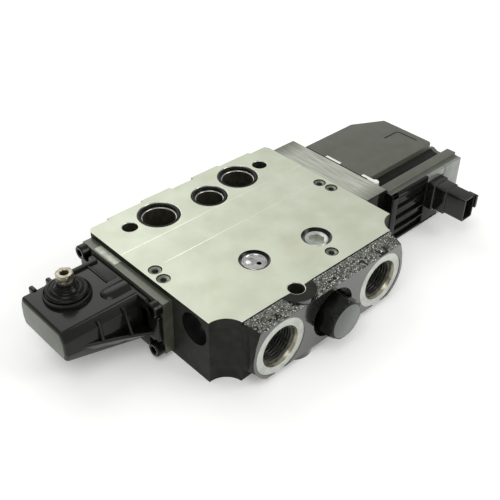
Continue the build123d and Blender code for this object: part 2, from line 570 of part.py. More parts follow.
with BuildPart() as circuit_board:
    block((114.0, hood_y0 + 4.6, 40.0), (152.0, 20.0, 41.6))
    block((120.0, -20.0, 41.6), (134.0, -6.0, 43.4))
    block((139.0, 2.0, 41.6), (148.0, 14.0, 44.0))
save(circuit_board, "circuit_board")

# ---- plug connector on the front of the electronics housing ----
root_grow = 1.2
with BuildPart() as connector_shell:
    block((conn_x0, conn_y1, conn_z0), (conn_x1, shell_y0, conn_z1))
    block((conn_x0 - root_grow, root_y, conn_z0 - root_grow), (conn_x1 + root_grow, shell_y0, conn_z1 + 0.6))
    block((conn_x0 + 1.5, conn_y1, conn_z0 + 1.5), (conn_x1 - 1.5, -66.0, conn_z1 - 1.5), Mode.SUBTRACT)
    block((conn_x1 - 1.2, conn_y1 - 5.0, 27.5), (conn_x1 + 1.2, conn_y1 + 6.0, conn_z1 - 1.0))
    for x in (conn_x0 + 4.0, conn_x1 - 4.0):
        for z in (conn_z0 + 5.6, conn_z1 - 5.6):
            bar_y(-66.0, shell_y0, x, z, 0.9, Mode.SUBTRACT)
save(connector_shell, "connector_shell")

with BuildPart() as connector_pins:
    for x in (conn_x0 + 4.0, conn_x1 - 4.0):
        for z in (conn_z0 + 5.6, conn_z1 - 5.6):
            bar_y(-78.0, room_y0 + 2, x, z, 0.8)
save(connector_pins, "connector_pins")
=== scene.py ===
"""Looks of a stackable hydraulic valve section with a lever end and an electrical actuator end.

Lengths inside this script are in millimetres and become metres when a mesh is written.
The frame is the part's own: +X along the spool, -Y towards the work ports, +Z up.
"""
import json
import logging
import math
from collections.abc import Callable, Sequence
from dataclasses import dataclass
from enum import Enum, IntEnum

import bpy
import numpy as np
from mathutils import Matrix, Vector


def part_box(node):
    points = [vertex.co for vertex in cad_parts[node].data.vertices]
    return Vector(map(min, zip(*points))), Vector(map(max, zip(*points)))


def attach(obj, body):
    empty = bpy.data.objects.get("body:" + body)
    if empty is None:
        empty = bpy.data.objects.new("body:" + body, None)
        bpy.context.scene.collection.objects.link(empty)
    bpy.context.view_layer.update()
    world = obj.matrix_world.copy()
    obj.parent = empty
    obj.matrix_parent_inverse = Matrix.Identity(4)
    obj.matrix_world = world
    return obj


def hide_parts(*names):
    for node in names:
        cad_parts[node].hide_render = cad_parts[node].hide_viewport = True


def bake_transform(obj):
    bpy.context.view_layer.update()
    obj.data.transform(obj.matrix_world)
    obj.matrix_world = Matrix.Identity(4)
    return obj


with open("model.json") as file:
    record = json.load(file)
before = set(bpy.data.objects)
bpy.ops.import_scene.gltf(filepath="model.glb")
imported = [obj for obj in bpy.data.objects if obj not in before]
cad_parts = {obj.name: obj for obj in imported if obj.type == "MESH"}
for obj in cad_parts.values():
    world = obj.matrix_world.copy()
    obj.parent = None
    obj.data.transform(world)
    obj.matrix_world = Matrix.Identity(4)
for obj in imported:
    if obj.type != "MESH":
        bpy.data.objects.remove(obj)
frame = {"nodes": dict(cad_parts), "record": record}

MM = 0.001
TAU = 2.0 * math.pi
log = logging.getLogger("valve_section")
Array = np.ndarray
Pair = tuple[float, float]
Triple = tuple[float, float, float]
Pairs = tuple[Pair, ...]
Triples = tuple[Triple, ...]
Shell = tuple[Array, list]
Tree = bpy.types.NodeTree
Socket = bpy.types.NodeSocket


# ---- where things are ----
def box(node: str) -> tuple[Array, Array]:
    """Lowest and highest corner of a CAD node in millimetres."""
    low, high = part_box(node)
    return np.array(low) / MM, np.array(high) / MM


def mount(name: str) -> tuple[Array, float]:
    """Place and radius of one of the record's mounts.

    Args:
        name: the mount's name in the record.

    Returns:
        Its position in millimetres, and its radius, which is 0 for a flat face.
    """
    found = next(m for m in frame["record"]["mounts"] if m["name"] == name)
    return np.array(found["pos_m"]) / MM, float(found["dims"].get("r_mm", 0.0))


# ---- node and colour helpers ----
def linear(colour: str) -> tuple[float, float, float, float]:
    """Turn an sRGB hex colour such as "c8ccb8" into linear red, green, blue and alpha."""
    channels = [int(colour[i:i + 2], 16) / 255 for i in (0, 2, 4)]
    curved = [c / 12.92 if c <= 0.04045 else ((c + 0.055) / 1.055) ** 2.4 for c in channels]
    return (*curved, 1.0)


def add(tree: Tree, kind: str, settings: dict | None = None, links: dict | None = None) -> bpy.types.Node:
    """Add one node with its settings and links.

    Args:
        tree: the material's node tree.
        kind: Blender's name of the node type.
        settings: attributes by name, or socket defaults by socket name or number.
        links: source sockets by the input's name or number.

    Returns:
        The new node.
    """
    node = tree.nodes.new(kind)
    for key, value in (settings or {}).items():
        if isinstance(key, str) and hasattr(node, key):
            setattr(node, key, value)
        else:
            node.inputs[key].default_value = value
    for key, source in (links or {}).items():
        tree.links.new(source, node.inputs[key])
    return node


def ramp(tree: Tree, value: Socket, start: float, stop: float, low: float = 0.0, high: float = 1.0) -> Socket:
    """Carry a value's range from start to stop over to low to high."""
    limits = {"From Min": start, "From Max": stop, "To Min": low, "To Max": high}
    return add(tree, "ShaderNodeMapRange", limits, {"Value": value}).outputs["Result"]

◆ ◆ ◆

## [Work to be completed]
Write out the listing once more, matching it exactly.

## [Expected answer]
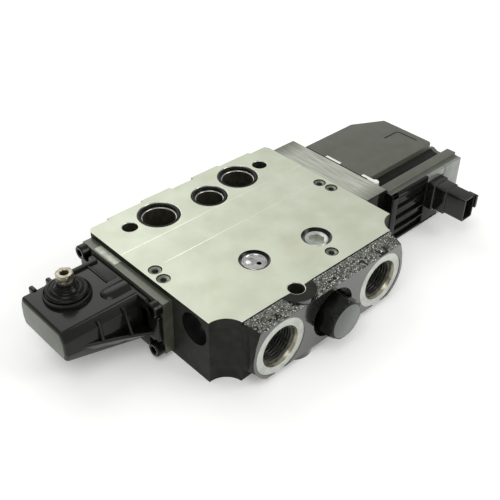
Continue the build123d and Blender code for this object: part 2, from line 570 of part.py. More parts follow.
with BuildPart() as circuit_board:
    block((114.0, hood_y0 + 4.6, 40.0), (152.0, 20.0, 41.6))
    block((120.0, -20.0, 41.6), (134.0, -6.0, 43.4))
    block((139.0, 2.0, 41.6), (148.0, 14.0, 44.0))
save(circuit_board, "circuit_board")

# ---- plug connector on the front of the electronics housing ----
root_grow = 1.2
with BuildPart() as connector_shell:
    block((conn_x0, conn_y1, conn_z0), (conn_x1, shell_y0, conn_z1))
    block((conn_x0 - root_grow, root_y, conn_z0 - root_grow), (conn_x1 + root_grow, shell_y0, conn_z1 + 0.6))
    block((conn_x0 + 1.5, conn_y1, conn_z0 + 1.5), (conn_x1 - 1.5, -66.0, conn_z1 - 1.5), Mode.SUBTRACT)
    block((conn_x1 - 1.2, conn_y1 - 5.0, 27.5), (conn_x1 + 1.2, conn_y1 + 6.0, conn_z1 - 1.0))
    for x in (conn_x0 + 4.0, conn_x1 - 4.0):
        for z in (conn_z0 + 5.6, conn_z1 - 5.6):
            bar_y(-66.0, shell_y0, x, z, 0.9, Mode.SUBTRACT)
save(connector_shell, "connector_shell")

with BuildPart() as connector_pins:
    for x in (conn_x0 + 4.0, conn_x1 - 4.0):
        for z in (conn_z0 + 5.6, conn_z1 - 5.6):
            bar_y(-78.0, room_y0 + 2, x, z, 0.8)
save(connector_pins, "connector_pins")
=== scene.py ===
"""Looks of a stackable hydraulic valve section with a lever end and an electrical actuator end.

Lengths inside this script are in millimetres and become metres when a mesh is written.
The frame is the part's own: +X along the spool, -Y towards the work ports, +Z up.
"""
import json
import logging
import math
from collections.abc import Callable, Sequence
from dataclasses import dataclass
from enum import Enum, IntEnum

import bpy
import numpy as np
from mathutils import Matrix, Vector


def part_box(node):
    points = [vertex.co for vertex in cad_parts[node].data.vertices]
    return Vector(map(min, zip(*points))), Vector(map(max, zip(*points)))


def attach(obj, body):
    empty = bpy.data.objects.get("body:" + body)
    if empty is None:
        empty = bpy.data.objects.new("body:" + body, None)
        bpy.context.scene.collection.objects.link(empty)
    bpy.context.view_layer.update()
    world = obj.matrix_world.copy()
    obj.parent = empty
    obj.matrix_parent_inverse = Matrix.Identity(4)
    obj.matrix_world = world
    return obj


def hide_parts(*names):
    for node in names:
        cad_parts[node].hide_render = cad_parts[node].hide_viewport = True


def bake_transform(obj):
    bpy.context.view_layer.update()
    obj.data.transform(obj.matrix_world)
    obj.matrix_world = Matrix.Identity(4)
    return obj


with open("model.json") as file:
    record = json.load(file)
before = set(bpy.data.objects)
bpy.ops.import_scene.gltf(filepath="model.glb")
imported = [obj for obj in bpy.data.objects if obj not in before]
cad_parts = {obj.name: obj for obj in imported if obj.type == "MESH"}
for obj in cad_parts.values():
    world = obj.matrix_world.copy()
    obj.parent = None
    obj.data.transform(world)
    obj.matrix_world = Matrix.Identity(4)
for obj in imported:
    if obj.type != "MESH":
        bpy.data.objects.remove(obj)
frame = {"nodes": dict(cad_parts), "record": record}

MM = 0.001
TAU = 2.0 * math.pi
log = logging.getLogger("valve_section")
Array = np.ndarray
Pair = tuple[float, float]
Triple = tuple[float, float, float]
Pairs = tuple[Pair, ...]
Triples = tuple[Triple, ...]
Shell = tuple[Array, list]
Tree = bpy.types.NodeTree
Socket = bpy.types.NodeSocket


# ---- where things are ----
def box(node: str) -> tuple[Array, Array]:
    """Lowest and highest corner of a CAD node in millimetres."""
    low, high = part_box(node)
    return np.array(low) / MM, np.array(high) / MM


def mount(name: str) -> tuple[Array, float]:
    """Place and radius of one of the record's mounts.

    Args:
        name: the mount's name in the record.

    Returns:
        Its position in millimetres, and its radius, which is 0 for a flat face.
    """
    found = next(m for m in frame["record"]["mounts"] if m["name"] == name)
    return np.array(found["pos_m"]) / MM, float(found["dims"].get("r_mm", 0.0))


# ---- node and colour helpers ----
def linear(colour: str) -> tuple[float, float, float, float]:
    """Turn an sRGB hex colour such as "c8ccb8" into linear red, green, blue and alpha."""
    channels = [int(colour[i:i + 2], 16) / 255 for i in (0, 2, 4)]
    curved = [c / 12.92 if c <= 0.04045 else ((c + 0.055) / 1.055) ** 2.4 for c in channels]
    return (*curved, 1.0)


def add(tree: Tree, kind: str, settings: dict | None = None, links: dict | None = None) -> bpy.types.Node:
    """Add one node with its settings and links.

    Args:
        tree: the material's node tree.
        kind: Blender's name of the node type.
        settings: attributes by name, or socket defaults by socket name or number.
        links: source sockets by the input's name or number.

    Returns:
        The new node.
    """
    node = tree.nodes.new(kind)
    for key, value in (settings or {}).items():
        if isinstance(key, str) and hasattr(node, key):
            setattr(node, key, value)
        else:
            node.inputs[key].default_value = value
    for key, source in (links or {}).items():
        tree.links.new(source, node.inputs[key])
    return node


def ramp(tree: Tree, value: Socket, start: float, stop: float, low: float = 0.0, high: float = 1.0) -> Socket:
    """Carry a value's range from start to stop over to low to high."""
    limits = {"From Min": start, "From Max": stop, "To Min": low, "To Max": high}
    return add(tree, "ShaderNodeMapRange", limits, {"Value": value}).outputs["Result"]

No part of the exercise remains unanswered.